We might be able to lock words that are used in type descriptions... I mentioned this before as a possibility:
>> test!: integer! >> foo: func [x [test!]]  >> test!: tag! ** Error: Cannot modify TEST! word, locked for use in a type spec
This could address the potential instability issues of passing unexpected types. Though it would have to be a "semantically deep lock". For instance, if it were legal to say:
my-types!: [integer! tag!] foo: func [x [my-types!]] 
...if the way types were interpreted was such that it would pull in types that were grouped in a block like that, then it would have to reach through and lock INTEGER! and TAG! too. This same "deep lock" notion would need to apply to any functions that might be used.
Also, it wouldn't necessarily assist with making the HELP coherent when reading it. Because when you're just looking at a word you don't know what context it is coming from. We could imagine that the user context might start out with no functions defined, and so its INTEGER! would be free to set to some other definition...but the lib context would have its INTEGER! locked down by the native definitions...
Is The Rebol2 Concrete Idea A Better Bet?

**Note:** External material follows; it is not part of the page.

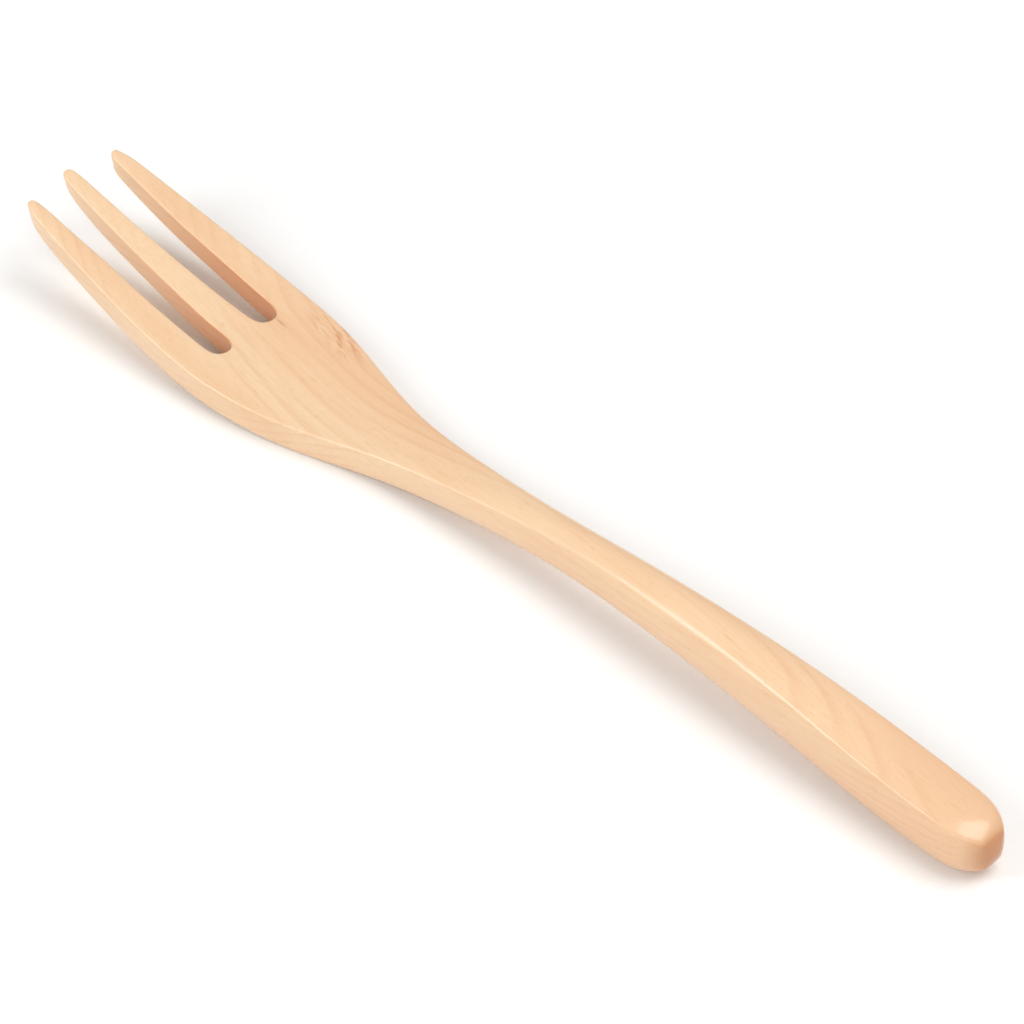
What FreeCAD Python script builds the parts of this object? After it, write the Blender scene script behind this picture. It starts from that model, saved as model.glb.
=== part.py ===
import FreeCAD, Part
import math
import os

# A wooden table fork carved from one blank: long rounded handle, slim neck, flat palm and three tines.
# Frame, in millimetres: +X runs from the butt of the handle to the tine tips, +Y is across the fork and
# +Z points up out of the hollow face. The origin is under the middle of the fork, on the table.

# ---- lengths along the fork ----
overall_length = 190.0
palm_length = 63.6  # from the slimmest point of the neck to the roots of the slots
tine_length = 40.4  # from the roots of the slots to the tips
outer_tine_setback = 1.2  # the outer tines end this much short of the middle one
butt_reach = 7.5  # how far the round end of the handle reaches, seen from above

# ---- widths, looking down ----
butt_width = 10.4
handle_width = 7.8  # about two thirds of the way from the butt to the neck
neck_width = 6.55
head_width = 24.4
tip_spread = 19.3  # over the outer sides of the two outer tines, at their tips
middle_root_width = 5.4
middle_tip_width = 2.5
outer_tip_width = 2.3
slot_width = 4.1  # at the root

# ---- heights, looking from the side ----
butt_thickness = 10.0
neck_thickness = 7.0
palm_thickness = 5.2
root_thickness = 4.65  # at the roots of the tines
tip_thickness = 3.2
handle_rise = 4.5  # height of the underside over the table, where the handle arches most
tip_rise = 11.0  # height of the underside over the table, at the tips

# ---- hand-finished roundings ----
slot_root_radius = 2.0
tip_corner_radius = 0.9
butt_edge_radius = 2.4
handle_edge_radius = 2.6
handle_belly_radius = 3.0
head_edge_radius = 0.6
head_belly_radius = 0.7

# ---- places worked out from the sizes above ----
handle_length = overall_length - palm_length - tine_length
slot_root = overall_length - tine_length
outer_tip = overall_length - outer_tine_setback
spare = 15.0  # how far a cutting shape reaches past the wood
touch = 0.01  # points closer than this are at the same place


def on_handle(share):
    """Distance from the butt, where share runs from 0 at the butt to 1 at the neck."""
    return share * handle_length


def on_palm(share):
    """Distance from the butt, where share runs from 0 at the neck to 1 at the slot roots."""
    return handle_length + share * palm_length


def on_tines(share):
    """Distance from the butt, where share runs from 0 at the slot roots to 1 at the tips."""
    return slot_root + share * tine_length


def between(low, high, share):
    """The value that lies a share of the way from low to high."""
    return low + share * (high - low)


# Where the rounding of the long edges changes from the handle's to the head's.
handle_rounding_end = on_handle(0.45)
neck_rounding_end = on_palm(0.25)
head_rounding_start = on_palm(0.62)


# ---- curves and faces ----
def smooth_curve(points, straight_start=False):
    """A curve through the points; with a straight start it leaves the first one along the fork."""
    places = [FreeCAD.Vector(*point) for point in points]
    curve = Part.BSplineCurve()
    if straight_start:
        along = FreeCAD.Vector(1, 0, 0)
        curve.interpolate(Points=places, InitialTangent=along, FinalTangent=places[-1] - places[-2])
    else:
        curve.interpolate(places)
    return curve


def parameter_at(curve, x):
    """The curve's own parameter at a distance from the butt."""
    low, high = curve.FirstParameter, curve.LastParameter
    while high - low > 1e-9:
        middle = (low + high) / 2
        if curve.value(middle).x < x:
            low = middle
        else:
            high = middle
    return low


def cut_at(curve, stations):
    """The curve as edges that meet at the given distances from the butt."""
    marks = [parameter_at(curve, station) for station in stations]
    marks = [curve.FirstParameter] + marks + [curve.LastParameter]
    edges = []
    for first, last in zip(marks, marks[1:]):
        piece = curve.copy()
        piece.segment(first, last)
        edges.append(piece.toShape())
    return edges


def line(start, end):
    return Part.makeLine(FreeCAD.Vector(*start), FreeCAD.Vector(*end))


def face_between(edges, corners):
    """The flat face inside the edges and the straight lines through the corners."""
    lines = [line(start, end) for start, end in zip(corners, corners[1:])]
    return Part.Face(Part.Wire(Part.__sortEdges__(edges + lines)))


def round_end():
    """Half an oval round the butt, from the left side to the right."""
    centre = FreeCAD.Vector(butt_reach, 0, 0)
    if butt_reach > butt_width / 2:
        oval = Part.Ellipse(centre, butt_reach, butt_width / 2)
    else:
        oval = Part.Circle(centre, FreeCAD.Vector(0, 0, 1), butt_reach)
    return Part.Arc(oval, math.pi / 2, 3 * math.pi / 2).toShape()


# ---- the two outlines of the fork ----
def side_points(side):
    """The outer side of the fork, from the butt to the outer tip; side is 1 for left, -1 for right."""
    flare = head_width - neck_width
    widths = [
        (butt_reach, butt_width),
        (on_handle(0.2), butt_width),
        (on_handle(0.42), between(handle_width, butt_width, 0.62)),
        (on_handle(0.72), handle_width),
        (on_handle(1.0), neck_width),
        (on_palm(0.34), neck_width + 0.14 * flare),
        (on_palm(0.5), neck_width + 0.28 * flare),
        (on_palm(0.66), neck_width + 0.58 * flare),
        (on_palm(0.84), neck_width + 0.91 * flare),
        (on_palm(1.03), head_width),
        (on_tines(0.55), between(head_width, tip_spread, 0.36)),
        (outer_tip, tip_spread),
    ]
    return [(x, side * width / 2, 0) for x, width in widths]


def side_outline():
    """Distance from the butt, height over the table and thickness, along the middle of the fork."""
    return [
        (on_handle(0.0), 0.0, butt_thickness),
        (on_handle(0.09), 0.05 * handle_rise, butt_thickness),
        (on_handle(0.2), 0.18 * handle_rise, butt_thickness),
        (on_handle(0.44), 0.66 * handle_rise, butt_thickness),
        (on_handle(0.72), 1.0 * handle_rise, between(neck_thickness, butt_thickness, 0.52)),
        (on_handle(1.0), 0.88 * handle_rise, neck_thickness),
        (on_palm(0.27), 0.52 * handle_rise, between(palm_thickness, neck_thickness, 0.35)),
        (on_palm(0.5), 0.14 * handle_rise, palm_thickness + 0.1),
        (on_palm(0.7), 0.0, palm_thickness),
        (on_palm(0.92), 0.07 * tip_rise, root_thickness + 0.05),
        (on_tines(0.28), 0.27 * tip_rise, between(tip_thickness, root_thickness, 0.75)),
        (on_tines(0.62), 0.58 * tip_rise, between(tip_thickness, root_thickness, 0.55)),
        (on_tines(1.0), tip_rise, tip_thickness),
    ]


low_points = [(x, 0, height) for x, height, thickness in side_outline()]
high_points = [(x, 0, height + thickness) for x, height, thickness in side_outline()]
low_curve = smooth_curve(low_points)
high_curve = smooth_curve(high_points)
cut_height = tip_rise + tip_thickness + 3 * spare


def blank():
    """The fork as sawn from the board: its outline from above, crossed with its outline from the side."""
    stations = [handle_rounding_end, neck_rounding_end, head_rounding_start]
    left = side_points(1)
    right = side_points(-1)
    edges = cut_at(smooth_curve(left, True), stations) + cut_at(smooth_curve(right, True), stations)
    edges.append(round_end())
    step = (tip_spread / 2 - outer_tip_width + middle_tip_width / 2) / 2
    steps = [(outer_tip, step, 0), (overall_length, step, 0), (overall_length, -step, 0), (outer_tip, -step, 0)]
    plan = face_between(edges, [left[-1]] + steps + [right[-1]])
    plan.translate(FreeCAD.Vector(0, 0, -spare))
    from_above = plan.extrude(FreeCAD.Vector(0, 0, cut_height))

    edges = [low_curve.toShape(), high_curve.toShape(), line(low_points[0], high_points[0])]
    profile = face_between(edges, [low_points[-1], high_points[-1]])
    profile.translate(FreeCAD.Vector(0, -head_width / 2 - spare, 0))
    from_the_side = profile.extrude(FreeCAD.Vector(0, head_width + 2 * spare, 0))
    return from_above.common(from_the_side).Solids[0]


def slot(side):
    """The wood taken out between the middle tine and one outer tine."""
    side_curve = smooth_curve(side_points(1), True)
    outer_root_width = (head_width - middle_root_width) / 2 - slot_width

    def inner_edge(x, taper):
        return x, between(middle_root_width, middle_tip_width, taper) / 2

    def outer_edge(x, taper):
        outer_side = side_curve.value(parameter_at(side_curve, x)).y
        return x, outer_side - between(outer_root_width, outer_tip_width, taper)

    inner = [inner_edge(slot_root, 0.0), inner_edge(on_tines(0.35), 0.28),
             inner_edge(on_tines(0.8), 0.75), inner_edge(overall_length, 1.0)]
    outer = [outer_edge(slot_root, 0.0), outer_edge(on_tines(0.35), 0.23),
             outer_edge(on_tines(0.8), 0.76), outer_edge(outer_tip, 1.0)]
    near = [(x, side * y, 0) for x, y in inner]
    far = [(x, side * y, 0) for x, y in outer]
    edges = [smooth_curve(near).toShape(), smooth_curve(far).toShape(), line(near[0], far[0])]
    beyond = overall_length + spare
    plan = face_between(edges, [near[-1], (beyond, near[-1][1], 0), (beyond, far[-1][1], 0), far[-1]])
    plan.translate(FreeCAD.Vector(0, 0, -spare))
    return plan.extrude(FreeCAD.Vector(0, 0, cut_height))


# ---- roundings ----
def is_upright(edge):
    first, last = edge.Vertexes[0].Point, edge.Vertexes[-1].Point
    return abs(first.x - last.x) < touch and abs(first.y - last.y) < touch


def corner_radii(edge):
    """The upright corners: two at each slot's root and two at each tine's tip."""
    if not is_upright(edge):
        return None
    x = edge.Vertexes[0].Point.x
    if abs(x - slot_root) < touch:
        radius = min(slot_root_radius, 0.48 * slot_width)
    elif x > outer_tip - touch:
        radius = min(tip_corner_radius, 0.4 * outer_tip_width, 0.4 * middle_tip_width)
    else:
        return None
    return radius, radius


def is_low(point):
    """Whether a point on the fork is nearer its underside than its top."""
    upright = Part.Line(FreeCAD.Vector(point.x, 0, -spare), FreeCAD.Vector(point.x, 0, cut_height))
    low = low_curve.intersectCC(upright)[0].Z
    high = high_curve.intersectCC(upright)[0].Z
    return point.z < (low + high) / 2


def edge_radius(x, low_side):
    """The rounding of the long edges: full on the handle, slim on the head."""
    oval_end_radius = (butt_width / 2) ** 2 / butt_reach  # no rounding can be fuller than this
    butt_top = min(butt_edge_radius, 0.9 * oval_end_radius)
    butt_low = min(handle_belly_radius, 0.9 * oval_end_radius)
    marks = [
        (0.0, butt_top, butt_low),
        (butt_reach, butt_top, butt_low),
        (handle_rounding_end, handle_edge_radius, handle_belly_radius),
        (neck_rounding_end, 0.75 * handle_edge_radius, 0.7 * handle_belly_radius),
        (head_rounding_start, head_edge_radius, head_belly_radius),
    ]
    for (start, top_start, low_start), (end, top_end, low_end) in zip(marks, marks[1:]):
        if x <= end:
            share = (x - start) / (end - start)
            return between(low_start, low_end, share) if low_side else between(top_start, top_end, share)
    return head_belly_radius if low_side else head_edge_radius


def long_radii(edge):
    """The edges that run round the fork's top and round its underside."""
    if is_upright(edge):
        return None
    ends = [edge.valueAt(edge.FirstParameter), edge.valueAt(edge.LastParameter)]
    middle = edge.valueAt((edge.FirstParameter + edge.LastParameter) / 2)
    low_side = is_low(middle)
    return tuple(edge_radius(end.x, low_side) for end in ends)


def round_off(solid, radii):
    """The solid with its edges rounded; radii gives the radius at an edge's two ends, or None."""
    document = FreeCAD.newDocument("fork")
    base = document.addObject("Part::Feature", "base")
    base.Shape = solid
    rounded = document.addObject("Part::Fillet", "rounded")
    rounded.Base = base
    choices = []
    for number, edge in enumerate(solid.Edges, 1):
        pair = radii(edge)
        if pair:
            choices.append((number, *pair))
    rounded.Edges = choices
    document.recompute()
    result = rounded.Shape.copy()
    FreeCAD.closeDocument(document.Name)
    return result.Solids[0]


# ---- the fork ----
fork = blank().cut(slot(1)).cut(slot(-1)).Solids[0]
fork = round_off(fork, corner_radii)
fork = round_off(fork, long_radii)
lowest = fork.optimalBoundingBox().ZMin
fork.translate(FreeCAD.Vector(-overall_length / 2, 0, -lowest))

os.makedirs("parts", exist_ok=True)
fork.exportStep("parts/fork.step")
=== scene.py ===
# %% [markdown]
# # A carved wooden fork
# The object is a table fork carved from one piece of pale wood: a long rounded handle, a slim neck and a
# flat head with three tines, hand sanded and finished with clear lacquer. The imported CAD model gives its
# size and place. This script lays a finer skin over it, mixes its wood and lacquer, and sets up a small
# studio. Sizes in the modelling cells are millimetres, and each finished mesh is scaled to metres.

# %% Load the CAD frame
import math

import bmesh
import bpy
import numpy as np
from mathutils import Matrix, Vector
from mathutils.bvhtree import BVHTree


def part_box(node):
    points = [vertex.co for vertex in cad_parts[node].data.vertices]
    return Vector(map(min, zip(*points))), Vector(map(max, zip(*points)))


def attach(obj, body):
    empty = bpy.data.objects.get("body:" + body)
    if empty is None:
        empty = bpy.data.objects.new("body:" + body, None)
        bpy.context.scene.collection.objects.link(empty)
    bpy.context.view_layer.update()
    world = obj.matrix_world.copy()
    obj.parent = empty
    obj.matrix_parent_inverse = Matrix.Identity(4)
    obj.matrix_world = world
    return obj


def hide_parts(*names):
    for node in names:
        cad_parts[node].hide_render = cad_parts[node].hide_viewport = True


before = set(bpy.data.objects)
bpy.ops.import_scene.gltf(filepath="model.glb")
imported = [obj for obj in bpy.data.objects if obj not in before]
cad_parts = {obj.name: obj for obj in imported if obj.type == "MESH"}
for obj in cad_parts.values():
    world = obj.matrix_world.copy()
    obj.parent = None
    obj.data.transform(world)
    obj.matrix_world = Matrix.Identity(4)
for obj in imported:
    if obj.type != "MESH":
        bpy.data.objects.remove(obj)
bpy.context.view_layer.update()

# %% [markdown]
# ## Sizes
# Length, width and height come from the CAD solid. The rest are the sizes a carver would mark on the
# blank: where the neck is slimmest, where the slots end, and how thick the wood is at a few places.

# %% Read the sizes of the fork
MM = 0.001

low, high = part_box("fork")
length = (high.x - low.x) / MM
head_width = (high.y - low.y) / MM
tip_top = high.z / MM

neck = length - 104.0  # distances along the fork are measured from the butt
slot_root = length - 40.4
root_radius = 2.05
setbacks = {1: 1.0, -1: 1.8}  # how much shorter the left and the right tine are than the middle one
slab = 5.0  # thickness of the flat blank before it is bent to the side outline
print(f"length {length:.1f}, head {head_width:.1f} wide, tips {tip_top:.1f} high, neck at {neck:.1f}")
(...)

I gather that having HELP return a customized/arbitrary block was seen as a step toward having an expanded notion of type expression.
But as with most R3-Alpha "advancements" over Rebol2, it was a token gesture, and implementing any of it was left as an exercise to the reader.
Where I'd been leaning was the "deep lock" concept of hardening the definitions, and treating the block as a "type dialect". There could be some some amount of optimization (e.g. if you saw a simple list like [integer! tag!] to compress that as a bitset, and cache it). But anything more complex would have some cost...probably not much less than if you wrote the check yourself, but with the advantage of being expressed in the function spec.
But the "type dialect" idea hasn't seemed that promising. I actually tried to turn MATCH into a type dialect with tricks like [block!/2] to represent "block of length 2". This problem is a universe unto itself... the code for it was confusing, and writing it out looks better:
>> arg: [a b] >> 2 = length of try match block! arg == #[true] >> arg: <not a block> >> 2 = length of try match block! arg ; the try is necessary here == #[false] >> 2 = length of match block! arg ; try because LENGTH OF errors on NULL ** Error: NULL isn't valid for REFLECT, except for TYPE OF ()
So given that we're not doing any compile-time magic, I think type checks are better expressed as something like Eiffel preconditions. The language gives a lot of tools for that. And maybe we should do better at capturing that source to be part of the public interface.
Anyway...I still have more questions than answers...as usual. But thought I'd write this up as it's a fairly concrete survey of the state of things.